The moment when the patient’s bandages were removed was very moving, with a mixture of anxiety and excitement. It was a culmination of five years of hard work on an ambitious project. The realization that our previously blind patient could now read digits on a board brought tears to our eyes, and it seemed like the patient was the calmest one in the room – in reality he was quite shocked and it actually took him a couple of hours to fully grasp what had happened. When I talked to him later, he was very excited.
We have received approval in Canada for CorNeat KPro, and we are starting trials at centers in Vancouver and Toronto. These trials are being led by local professors, all of whom are worldwide leaders in the field. We have further implantations planned in Israel. We have submitted requests for approval in The Netherlands, France, and with the FDA in the US. Altogether, we have submitted applications for implantations in 50 patients.
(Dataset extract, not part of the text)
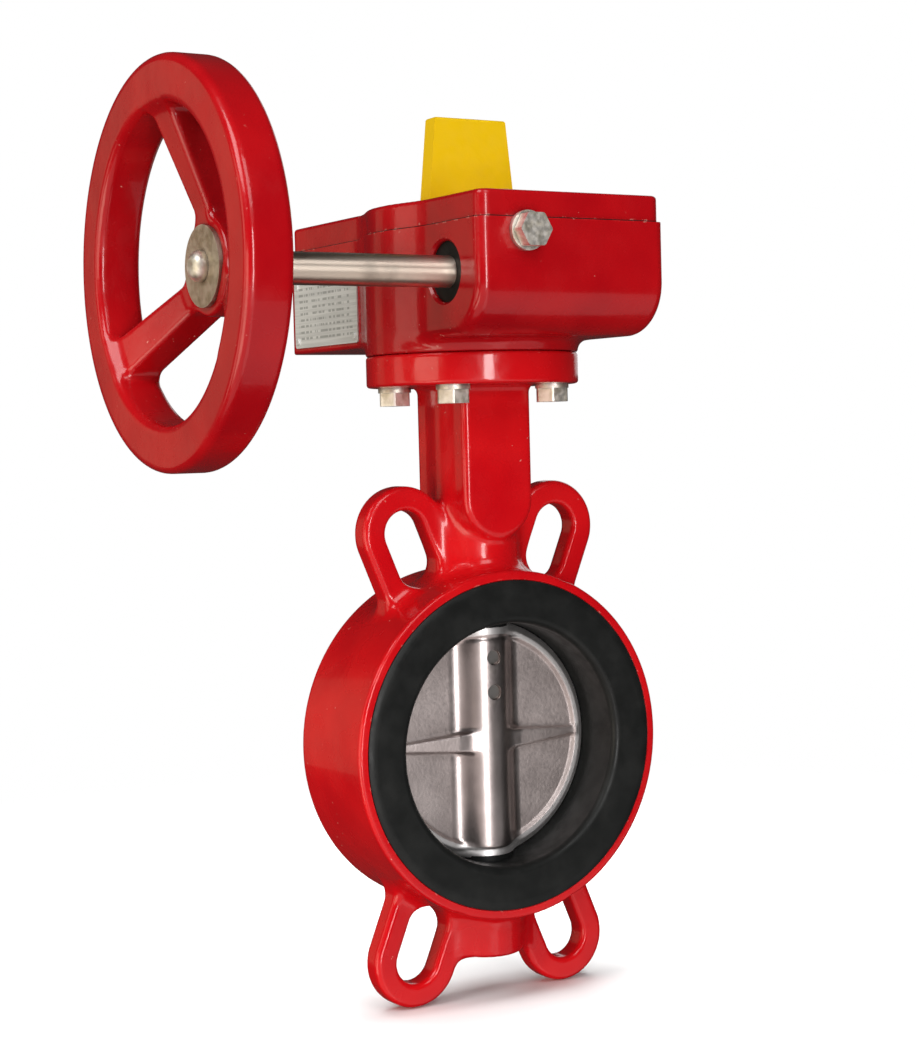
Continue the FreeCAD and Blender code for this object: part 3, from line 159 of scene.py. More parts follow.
def untangle(values):
    """Fill the diagonal spots of the grid, where four faces would share one edge."""
    while True:
        inside = values < 0
        tangled = np.zeros_like(inside)
        for axis in range(3):
            grid, marks = np.moveaxis(inside, axis, 2), np.moveaxis(tangled, axis, 2)
            a, b, c, d = grid[:-1, :-1], grid[1:, :-1], grid[:-1, 1:], grid[1:, 1:]
            diagonal = (a == d) & (b == c) & (a != b)
            for corner in (marks[:-1, :-1], marks[1:, :-1], marks[:-1, 1:], marks[1:, 1:]):
                corner |= diagonal
        if not tangled.any():
            return values
        values = np.where(tangled & ~inside, -TOUCH, values)


def check_closed(name, quads):
    """Stop if an edge of the surface isn't shared by exactly two faces: no cut would work on it."""
    edges = np.sort(np.concatenate([quads[:, [i, (i + 1) % 4]] for i in range(4)]), axis=1)
    shared = np.unique(edges[:, 0] * (quads.max() + 1) + edges[:, 1], return_counts=True)[1]
    if (shared != 2).any():
        raise ValueError(f"{name}: {int((shared != 2).sum())} edges of the casting are not closed")


def settle(field, points, rounds=3, probe=0.02):
    """Move points along the slope of the field until they lie on its surface."""
    for _ in range(rounds):
        here = field(*points.T)
        ahead = [field(*(points + probe * axis).T) for axis in np.eye(3)]
        slope = np.stack([(value - here) / probe for value in ahead], axis=1)
        size = np.maximum((slope * slope).sum(axis=1), 0.2)
        points = points - np.clip(here / size, -1, 1)[:, None] * slope
    return points


def cast(name, field, low, high, step):
    """Mesh object of the solid inside a field, between two corners in millimetres."""
    axes = [np.arange(a - CUT_STOCK - 2 * step, b + CUT_STOCK + 3 * step, step) + step * 0.37
            for a, b in zip(low, high)]
    grid = np.meshgrid(*axes, indexing="ij")
    values = untangle(field(*grid))
    inside = sum(cell_values(values < 0, corner).astype(np.int8) for corner in CORNERS)
    active = (inside > 0) & (inside < len(CORNERS))
    index = np.full(active.shape, -1)
    index[active] = np.arange(int(active.sum()))
    start = np.array([a[0] for a in axes])
    points = settle(field, start + surface_points(values, active) * step)
    quads = surface_quads(values, index)
    check_closed(name, quads)
    mesh = bpy.data.meshes.new(name)
    mesh.from_pydata((points * MM).tolist(), [], quads.tolist())
    mesh.shade_smooth()
    piece = bpy.data.objects.new(name, mesh)
    bpy.context.scene.collection.objects.link(piece)
    return piece


# ------------------------------------------------------------------- machining

def lathe(name, outline, axis, at=(0, 0, 0), sides=256):
    """A closed solid turned from (station, radius) pairs about an axis, in millimetres."""
    verts = []
    for station, radius in outline:
        for turn in range(sides):
            angle = 2 * math.pi * turn / sides
            around = (radius * math.cos(angle), radius * math.sin(angle))
            spots = {
                "X": (station, *around),
                "Y": (around[1], station, around[0]),
                "Z": (*around, station),
            }
            verts.append(Vector(spots[axis]) + Vector(at))
    faces = []
    for ring in range(len(outline) - 1):
        for turn in range(sides):
            ahead = (turn + 1) % sides
            a, b = ring * sides, (ring + 1) * sides
            faces.append((a + turn, a + ahead, b + ahead, b + turn))
    faces.append(tuple(reversed(range(sides))))
    faces.append(tuple(range((len(outline) - 1) * sides, len(outline) * sides)))
    mesh = bpy.data.meshes.new(name)
    mesh.from_pydata([v * MM for v in verts], [], faces)
    piece = bpy.data.objects.new(name, mesh)
    bpy.context.scene.collection.objects.link(piece)
    return piece


OVERRUN = 9.0                           # how far a cutter runs past the casting, mm
SHARP_DEGREES = 38                      # edges turned more than this stay crisp


def machine(piece, cutters):
    """Cut the finished faces and bores into a casting, and keep their edges crisp."""
    for cutter in cutters:
        cut = piece.modifiers.new("cut", "BOOLEAN")
        cut.operation = "DIFFERENCE"
        cut.solver = "MANIFOLD"
        cut.object = cutter
    graph = bpy.context.evaluated_depsgraph_get()
    made = bpy.data.meshes.new_from_object(piece.evaluated_get(graph))
    if len(made.vertices) == len(piece.data.vertices):
        raise ValueError(f"{piece.name}: no cut was made")
    piece.modifiers.clear()
    piece.data = made
    for cutter in cutters:
        bpy.data.objects.remove(cutter)
    piece.data.shade_smooth()
    piece.data.set_sharp_from_angle(angle=math.radians(SHARP_DEGREES))
    return piece


# ------------------------------------------------------------------- materials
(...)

Once we have completed 30 of them, the plan is to stop the trial, follow the patients up for a year, and submit the final request for FDA approval.
Once approved, the primary indications will be in patients whose previous corneal transplantations failed or who are not suitable for them, before we can fully test safety and efficacy in a larger trial.
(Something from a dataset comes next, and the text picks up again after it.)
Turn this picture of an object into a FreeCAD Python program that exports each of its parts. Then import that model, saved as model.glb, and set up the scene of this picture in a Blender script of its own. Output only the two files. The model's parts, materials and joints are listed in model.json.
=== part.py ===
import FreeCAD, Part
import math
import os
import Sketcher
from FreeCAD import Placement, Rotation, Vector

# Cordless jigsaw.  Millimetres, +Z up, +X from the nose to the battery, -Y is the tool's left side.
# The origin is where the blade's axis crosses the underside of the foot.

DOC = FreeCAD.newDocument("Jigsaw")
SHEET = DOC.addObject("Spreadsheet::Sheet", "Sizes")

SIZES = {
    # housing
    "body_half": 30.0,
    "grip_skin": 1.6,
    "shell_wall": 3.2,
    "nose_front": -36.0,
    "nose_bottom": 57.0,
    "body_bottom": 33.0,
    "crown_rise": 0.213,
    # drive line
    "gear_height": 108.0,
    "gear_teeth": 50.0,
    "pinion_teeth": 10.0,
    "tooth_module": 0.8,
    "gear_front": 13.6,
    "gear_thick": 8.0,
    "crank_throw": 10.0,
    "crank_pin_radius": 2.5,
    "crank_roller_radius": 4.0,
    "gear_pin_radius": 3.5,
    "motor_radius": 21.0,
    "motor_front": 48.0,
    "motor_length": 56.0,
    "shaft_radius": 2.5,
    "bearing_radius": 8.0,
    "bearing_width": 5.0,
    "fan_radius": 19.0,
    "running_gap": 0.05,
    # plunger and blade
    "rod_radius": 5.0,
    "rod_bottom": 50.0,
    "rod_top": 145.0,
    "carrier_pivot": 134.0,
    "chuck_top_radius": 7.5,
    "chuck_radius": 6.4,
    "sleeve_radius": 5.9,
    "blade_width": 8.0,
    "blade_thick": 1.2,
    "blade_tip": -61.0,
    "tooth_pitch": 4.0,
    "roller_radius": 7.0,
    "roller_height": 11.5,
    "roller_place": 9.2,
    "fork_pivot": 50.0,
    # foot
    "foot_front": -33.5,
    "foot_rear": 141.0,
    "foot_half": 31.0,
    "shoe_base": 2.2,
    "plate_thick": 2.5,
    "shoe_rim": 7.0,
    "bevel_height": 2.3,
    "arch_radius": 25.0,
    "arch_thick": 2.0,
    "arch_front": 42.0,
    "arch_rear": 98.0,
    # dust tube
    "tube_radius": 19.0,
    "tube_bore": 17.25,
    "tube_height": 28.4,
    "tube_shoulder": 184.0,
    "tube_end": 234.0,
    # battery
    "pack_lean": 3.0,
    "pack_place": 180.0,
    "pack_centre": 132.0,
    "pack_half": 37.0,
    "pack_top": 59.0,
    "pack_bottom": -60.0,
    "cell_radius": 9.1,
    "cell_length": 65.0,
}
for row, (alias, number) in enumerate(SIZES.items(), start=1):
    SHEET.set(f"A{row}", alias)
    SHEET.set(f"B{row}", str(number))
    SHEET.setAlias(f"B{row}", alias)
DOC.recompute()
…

CorNeat KPro is only one of many patents for medical devices that I have developed over the years, and there are more projects on the way. One of them is using advanced chemical engineering, similar to the CorNeat KPro, to try and imitate the natural drainage pathways in the eye using fully synthetic means. This also involves tricking the body into believing the synthetic component is biological so that it can be accepted and integrated into the tissue. The glaucoma drainage device imitates the apparatus and physiological pressure of the eye to make this possible.
The concept of using biocompatible and fully synthetic devices has also enabled our expansion into other areas of medicine. For example, there are initial steps to use them in periodontology for gingival recession, and we’ve been approached by orthopedic surgeons and gynecologists, among others. This has been our core competency, enabled by the creation of an artificial extracellular matrix, or micro-tissue skeleton, which – when placed within the body – fools the cells into growing and regenerating the tissue like they would normally, just like ants make their home in an artificial ant farm.